Mr. Mansour is now officially at the helm of the movement, though his succession is contested by many Taliban leaders, and it is not clear yet where he stands on negotiations.
The true extent of the carnage from the siege near Kandahar Airfield, which lasted 26 hours and involved hostage taking, only came to the fore on Thursday as residents woke up to collect the bodies for burial. At least 50 people were killed, the Afghan Defense Ministry said in a statement on Thursday. Eyewitnesses spoke of indiscriminate shooting by the Taliban assailants, and of the government forces’ firing tear gas into residential buildings.
Many of the bodies recovered had been burned in the fires set off by the fighting. About 100 shops were destroyed, said Nasrullah Khan, whose uncle was killed and brother wounded.
“It was a massacre, a massacre of innocent and powerless people,” Mr. Khan said.

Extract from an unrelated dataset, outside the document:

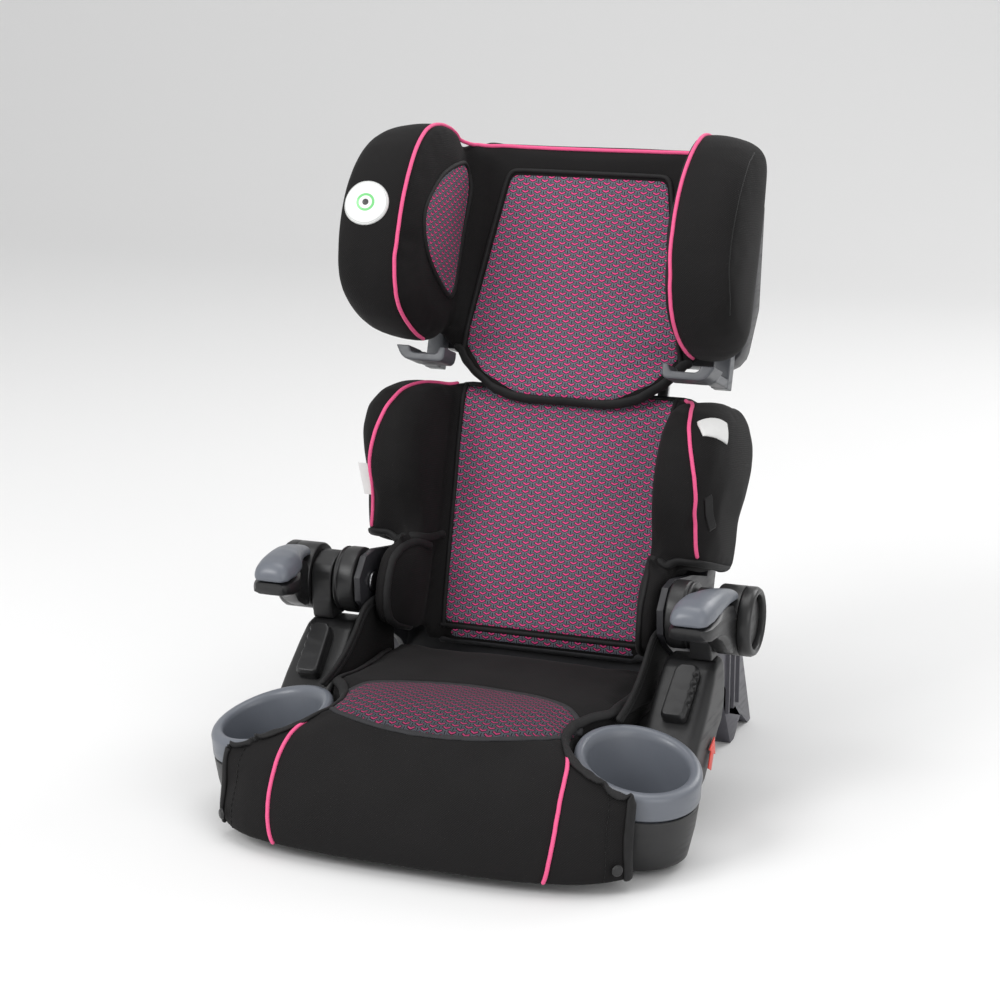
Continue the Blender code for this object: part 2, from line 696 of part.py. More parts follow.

Sharifullah — who, like many Afghans, uses only one name — said his brother, a shopkeeper, had died of bullet wounds. “I was watching the shooters and how merciless they were, and thinking that these people might not have hearts in their chests,” he said.
Mr. Nabil, the spy chief who resigned, was a critic of Mr. Ghani’s overtures to Pakistan from the beginning, and it was only a matter of time before he left his job, officials said. His objections are shared by former President Hamid Karzai, Mr. Nabil’s close ally, who is seen as still wielding influence and as scuttling the new government’s efforts.
When the government changed hands last year, with Mr. Ghani and his coalition partner, Abdullah Abdullah, taking over from Mr. Karzai, Mr. Nabil remained as intelligence chief largely because Mr. Ghani and Mr. Abdullah could not agree on a successor and because the Americans wanted continuity amid increasing Taliban attacks. But it was clear that Mr. Nabil did not get along with his new boss and disagreed with his policies.
Officials said he had felt increasingly marginalized, and even embarrassed, by Mr. Ghani, and that he had often been excluded from meetings held with visiting Pakistani military officials, including his Pakistani counterpart.
On Thursday, Mr. Ghani appointed Massoud Andarabi, a low-profile young officer who rose through the ranks to become the intelligence agency’s operational deputy, as his acting spy chief.
Although many in Kandahar criticized the president for reaching out to Pakistan, others expressed sympathy, saying he had no choice but to keep on pushing for talks.
“This is a scattered, spread war in Afghanistan which also involves several countries,” said Abdul Jabar Qahraman, a member of Parliament. “The Afghan government has no other way but to engage them. The Taliban are also a fractured movement. One of them launched an attack on Kandahar, but it is possible that another faction wants to talk.”